GRAND RAPIDS, Mich. (WOOD) – City commissioners will soon reopen a once-controversial debate: a ban on panhandling.
After the American Civil Liberties Union sued Grand Rapids and the state of Michigan, a federal judge ruled in 2012 that a statewide ban on begging conflicted with the right to free speech. Soon after, the city saw a spike in panhandlers.
The city tried to limit panhandling in 2014, but the measure failed. Three years later, Dave Shaffer, the city commissioner representing Grand Rapids’ 1st Ward, told 24 Hour News 8 that this proposal is different.
“It’s really about safety in our streets and ultimately how do we get that to where we have zero pedestrian crashes and distracted driving,” Shaffer said.

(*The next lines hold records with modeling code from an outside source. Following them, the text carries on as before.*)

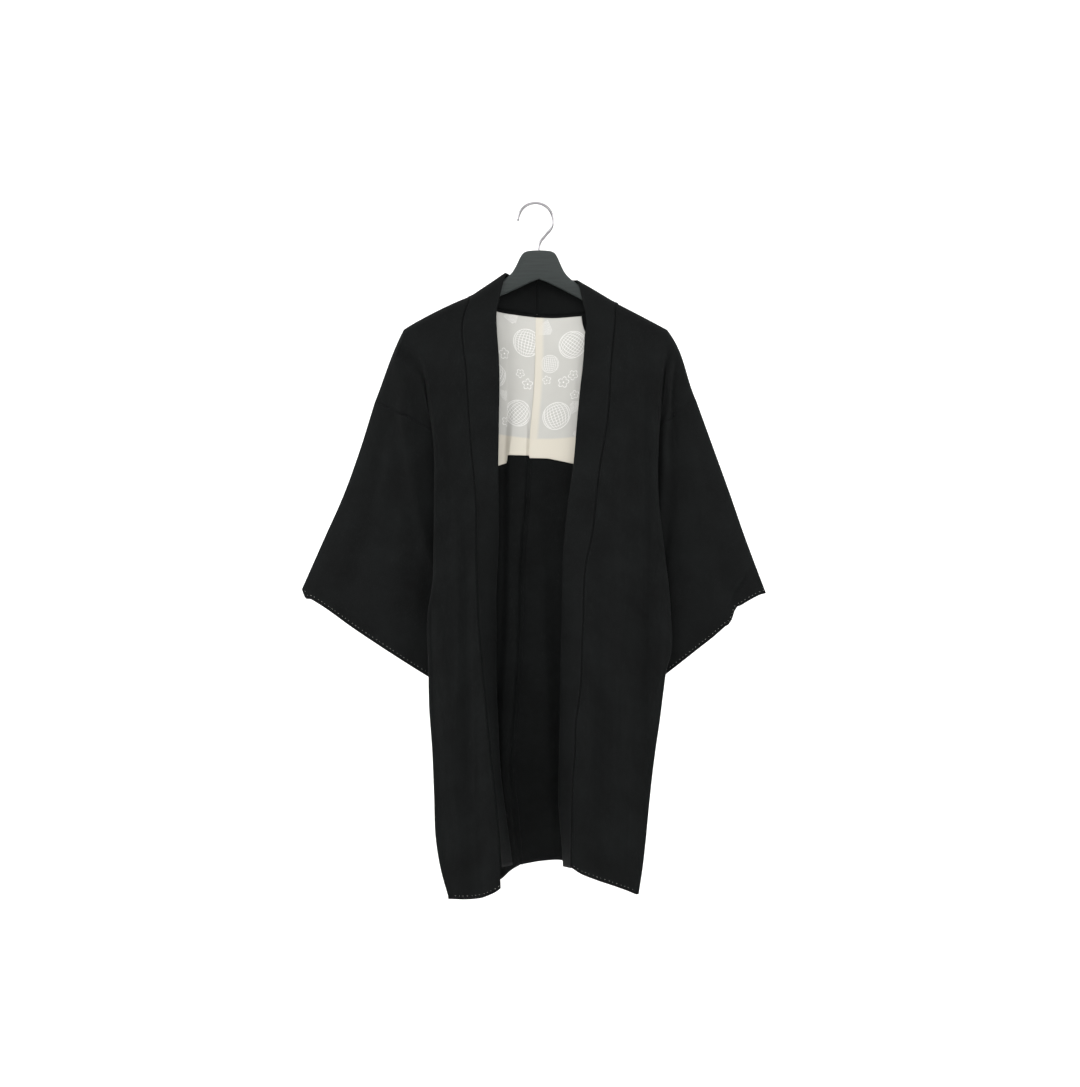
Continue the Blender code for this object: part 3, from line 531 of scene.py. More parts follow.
def cuff_crease(side, face, s, share):
    """The left cuff's front corner is bent back along a short crease."""
    if side.sign < 0 or face > 0 or s < 0.84:
        return 0.0
    path = 0.24 * ease(0.85, 0.95, s) + 0.02
    crease = -3.4 * math.exp(-((share - path) / 0.03) ** 2) * ease(0.84, 0.9, s)
    bent = -3.0 * (1 - ease(path - 0.04, path + 0.02, share)) * ease(0.86, 0.94, s)
    return crease + bent


def sleeve_place(side, s, angle, relief=1.0):
    """A point round a sleeve: angle 0 at its top fold, half a turn at its under fold, front first."""
    share = (1 - math.cos(angle)) / 2
    out = mix(read(side.sleeve, s, "top_out"), read(side.sleeve, s, "under_out"), share)
    down = mix(read(side.sleeve, s, "top_down"), read(side.sleeve, s, "under_down"), share)
    down += read(side.cuff, share, "drop") * s ** CUFF_SHARPNESS
    middle = mix(mix(-22, -16, s), mix(-11, -10, s), share)
    half_depth = mix(12, 15.5, s) * (1 - 0.25 * share)
    soft = 1.6 * math.sin(math.pi * s) * math.cos(share * 2.4 * math.pi)
    y = middle - (half_depth - soft) * math.sin(angle)
    face = -1 if math.sin(angle) >= 0 else 1
    edge_fade = min(1.0, 3 * abs(math.sin(angle)))
    return Place(side.sign * out, down, y + face * relief * edge_fade * sleeve_relief(side, face, s, share))


def armhole_place(side, face, share):
    """A point of the body's edge at the armhole seam, flush with the sleeve's own edge."""
    angle = math.acos(1 - 2 * min(max(share, 0.0), 1.0))
    place = sleeve_place(side, 0.0, -face * angle, 0.0)
    return Place(place.x - side.sign * 0.1, place.down - 0.1, place.y)


def shoulder_relief(side, face, share, t):
    """The sleeve's folds, carried on from the armhole seam up to the hanger's tip, and the valley inside."""
    total = 0.0
    for fold in side.sleeve_folds:
        if fold.face == face and fold.s_from < 0:
            along = -fold.s_from / (fold.s_to - fold.s_from)
            at_seam = mix(fold.share_from, fold.share_to, along)
            swell = ease(-0.1, 0.2, along)
            path = mix(FOLDS_START_T, ARMHOLE_T * at_seam, share ** 1.6)
            width = ARMHOLE_T * fold.half_width * mix(0.35, 1.0, share)
            total += fold.height * swell * ease(0.05, 0.5, share) * math.exp(-((t - path) / width) ** 2)
    valley = -EDGE_VALLEY * math.exp(-((share - 0.24) / 0.13) ** 2)
    total += valley * ease(0.004, 0.03, t)
    return total * (1 - ease(0.12, ARMHOLE_T, t))


def return_depth(t):
    """How far back from the panel's edge its turned-in strip ends."""
    return mix(8.5, 15, ease(0.3, 0.7, t))


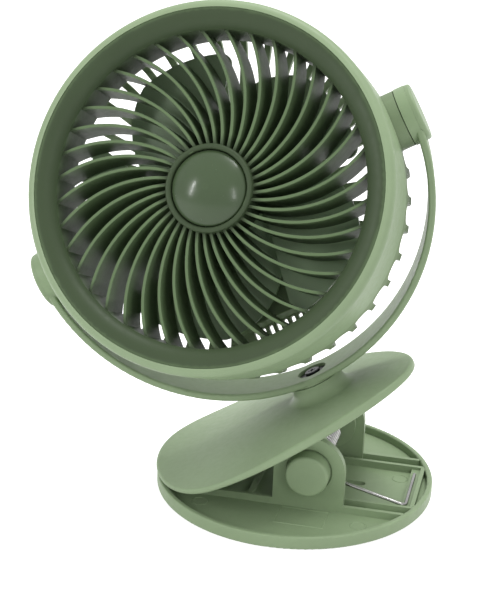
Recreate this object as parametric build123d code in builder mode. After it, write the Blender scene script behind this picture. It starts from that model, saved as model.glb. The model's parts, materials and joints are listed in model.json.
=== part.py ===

Shaffer explained that this ordinance would focus on public safety. It’s not an attack on panhandling, he said.
Contrary to the failed 2014 proposal, this ordinance doesn’t ban begging outright all the time. But, it would prohibit panhandling citywide from 5 p.m. to 7 p.m.>>PDF: Full plan to amend panhandling ordinance
Traffic studies done over a decade identified those as the busiest drive times.
Additionally, eight well-traveled intersections were identified as “intersections of heightened safety concerns.” No one would be able to ask for donations at those areas at any time.
Here’s the list:
- 28th Street & Eastern Avenue
- Cherry Street & Division Avenue
- Fulton Street & Monroe Avenue
- Fulton Street & Ottawa Alley
- Lyon Street & Division Avenue
- Lyon Street & Ottawa Avenue
- Michigan Street & Fuller Avenue
- Weston Street & Division Avenue
24 Hour News 8 met a man named Mark as he asked for donations at Michigan Street and Fuller Avenue during rush hour on Friday.
He’s a regular there and said that he knows a handful of other panhandlers who flock to that popular spot frequently.
“Sometimes all four corners are covered on this intersection,” he said. “Sometimes you got to wait to get a spot.”
Mark wasn’t too happy to learn of the looming possibility of panhandling restrictions. He believes city officials could focus their time on more important issues.
The ordinance drafted imposes a civil infraction fine for people caught breaking the restrictions.
Four violations would cost $500 in fines or 90 days in jail.
Mark, who is homeless, said that will only create another problem once people can’t pay.
As for paying the fines, Shaffer said there would be warnings issued as this rolls out.
He also mentioned another component city leaders are working on. They want to work with local agencies to get panhandlers into jobs, he said.
There’s a public hearing on the proposal at 7 p.m. on Dec. 12 at City Hall.
City commissioners will discuss the next steps that next week, Shaffer said.**Correction: A previous version of this article stated the ACLU sued the city in 2014. That lawsuit actually came before the 2012 decision by a federal judge that found a state law against panhandling unconstitutional. We regret the error, which has been corrected.